- Operating margins at the three largest for-profit healthcare systems in the country — HCA Healthcare, Tenet Healthcare and Community Health Systems — have exceeded pre-pandemic levels for the majority of the COVID-19 pandemic, according to a report out Monday from the Kaiser Family Foundation.
- HCA and Tenet in particular have had high operating margins of at least 10% and at least 5%, respectively, in nine out of 11 quarters.
- CHS’ operating margins have been less than 5% in nine out of 11 quarters, though still exceeding pre-pandemic levels for most of the COVID-19 crisis, according to KFF.
While other recent reports have pointed to declining operating margins for operators facing heightened expenses amid record inflation and staffing shortages, KFF’s analysis suggests some major for-profit systems have been mostly unaffected.
HCA, Tenet and CHS are the three largest for-profit health systems in the country, together accounting for about 8% of community hospital beds in the U.S. in 2020, according to the report.
Operating margins in KFF’s report reflect the profit margins earned on patient care and other operations, and include COVID-19 relief funds. They exclude income taxes and nonrecurring revenue and expenses like facility sales.
Over the course of the pandemic, HCA has fared the best, with operating margins of at least 10% during the majority of the pandemic, or in nine out of 11 quarters, according to the report.
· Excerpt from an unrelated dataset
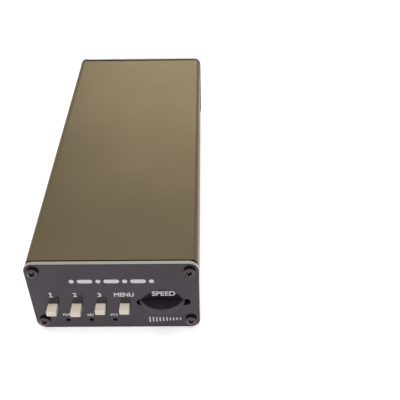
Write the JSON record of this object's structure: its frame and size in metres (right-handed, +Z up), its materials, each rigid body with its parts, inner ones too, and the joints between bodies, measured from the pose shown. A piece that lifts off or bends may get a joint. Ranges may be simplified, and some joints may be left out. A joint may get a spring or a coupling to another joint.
{
  "type": "morse code keyer",
  "caption": "Desktop morse code keyer in an extruded metal case, with push buttons and a thumbwheel in front, jacks and a USB-C socket behind.",
  "frame": {"origin": "on the ground, at the middle of the case's underside, midway between the outer faces of the two panels", "axes": "+Z up, the front panel with the buttons faces -Y, +X to the right as the front is looked at"},
  "size_m": [0.05, 0.1232, 0.028],
  "materials": {
    "anodised_case": "satin bronze-black anodising",
    "coated_panel": "smooth dark grey coating with a soft shine, bare light metal at its edges",
    "black_screw": "black oxide",
    "circuit_board": "green solder mask",
    "cream_cap": "cream moulded plastic",
    "black_plastic": "black moulded plastic",
    "clear_lamp": "clear epoxy",
    "spring_brass": "rolled strip",
    "bright_steel": "nickel plated",
    "chip_black": "moulded epoxy",
    "capacitor_can": "plain can"
  },
  "bodies": {
    "case": {"case_body": "anodised_case", "crystal": "bright_steel", "front_panel": "coated_panel", "front_panel_screw_1": "black_screw", "front_panel_screw_2": "black_screw", "front_panel_screw_3": "black_screw", "front_panel_screw_4": "black_screw", "input_capacitor": "capacitor_can", "key_jack_housing": "black_plastic", "key_jack_ring_contact": "spring_brass", "key_jack_sleeve_contact": "spring_brass", "key_jack_tip_contact": "spring_brass", "key_led": "clear_lamp", "keying_optocoupler": "chip_black", "main_board": "circuit_board", "microcontroller": "chip_black", "output_capacitor": "capacitor_can", "power_led": "clear_lamp", "ptt_led": "clear_lamp", "ptt_optocoupler": "chip_black", "rear_panel": "coated_panel", "rear_panel_screw_1": "black_screw", "rear_panel_screw_2": "black_screw", "rear_panel_screw_3": "black_screw", "rear_panel_screw_4": "black_screw", "reset_switch": "black_plastic", "sidetone_sounder": "black_plastic", "speed_pot_base": "chip_black", "speed_wheel_screw": "bright_steel", "tact_switch_1": "black_plastic", "tact_switch_2": "black_plastic", "tact_switch_3": "black_plastic", "tact_switch_menu": "black_plastic", "tx_jack_housing": "black_plastic", "tx_jack_ring_contact": "spring_brass", "tx_jack_sleeve_contact": "spring_brass", "tx_jack_tip_contact": "spring_brass", "usb_c_shell": "bright_steel", "usb_c_tongue": "black_plastic", "usb_serial_chip": "chip_black", "voltage_regulator": "chip_black"},
    "button_1": {"button_cap_1": "cream_cap"},
    "button_2": {"button_cap_2": "cream_cap"},
    "button_3": {"button_cap_3": "cream_cap"},
    "button_menu": {"button_cap_menu": "cream_cap"},
    "speed_wheel": {"speed_wheel": "black_plastic"},
    "reset_plunger": {"reset_plunger": "cream_cap"}
  },
  "joints": [
    {"name": "button_1_press", "type": "slide", "parent": "case", "child": "button_1", "axis": [0, 1, 0], "range_m": [0, 0.0003], "stiffness_N_per_m": 3000, "springref_m": -0.0002},
    {"name": "button_2_press", "type": "slide", "parent": "case", "child": "button_2", "axis": [0, 1, 0], "range_m": [0, 0.0003], "stiffness_N_per_m": 3000, "springref_m": -0.0002},
    {"name": "button_3_press", "type": "slide", "parent": "case", "child": "button_3", "axis": [0, 1, 0], "range_m": [0, 0.0003], "stiffness_N_per_m": 3000, "springref_m": -0.0002},
    {"name": "button_menu_press", "type": "slide", "parent": "case", "child": "button_menu", "axis": [0, 1, 0], "range_m": [0, 0.0003], "stiffness_N_per_m": 3000, "springref_m": -0.0002},
    {"name": "speed_wheel_turn", "type": "hinge", "parent": "case", "child": "speed_wheel", "pos_m": [0.01385, -0.05565, 0.0116], "axis": [0, 0, 1], "range_deg": [-150, 150]},
    {"name": "reset_press", "type": "slide", "parent": "case", "child": "reset_plunger", "axis": [0, -1, 0], "range_m": [0, 0.0003], "stiffness_N_per_m": 3000, "springref_m": -0.0002}
  ]
}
That means revenue exceeded operating expenses by at least 10% for the chain for most of the pandemic.
During the first two quarters of 2020, HCA and Tenet dipped below 2019 operating margins. CHS did, too, in the first quarter of 2020, then again in the second quarter of 2022.
Ultimately, as of Q3 of this year, HCA’s operating margins were 11.4%, Tenet’s were 8.4%, and CHS’ were 1.2%, according to the report.
CHS did have lower margins than the other systems prior to the pandemic, the KFF report noted.
Those chains’ stock prices have also fluctuated widely throughout the pandemic.
Stock prices rose dramatically during the first two years of the pandemic, and at their peaks, HCA’s stock price rose by 88% relative to January 2020, while Tenet’s rose by 154% and CHS’ rose by 383%.
This year stock prices took a hit, with HCA and Tenet’s up 45% and 1%, respectively, compared to January 2020, as of Nov. 8. CHS’ stock price was down 11.5% since January 2020.
HCA’s stock price rose by a greater amount than the S&P 500 during that period, the KFF report said. The S&P 500 slightly outperformed Tenet stock and significantly outperformed CHS stock in that time.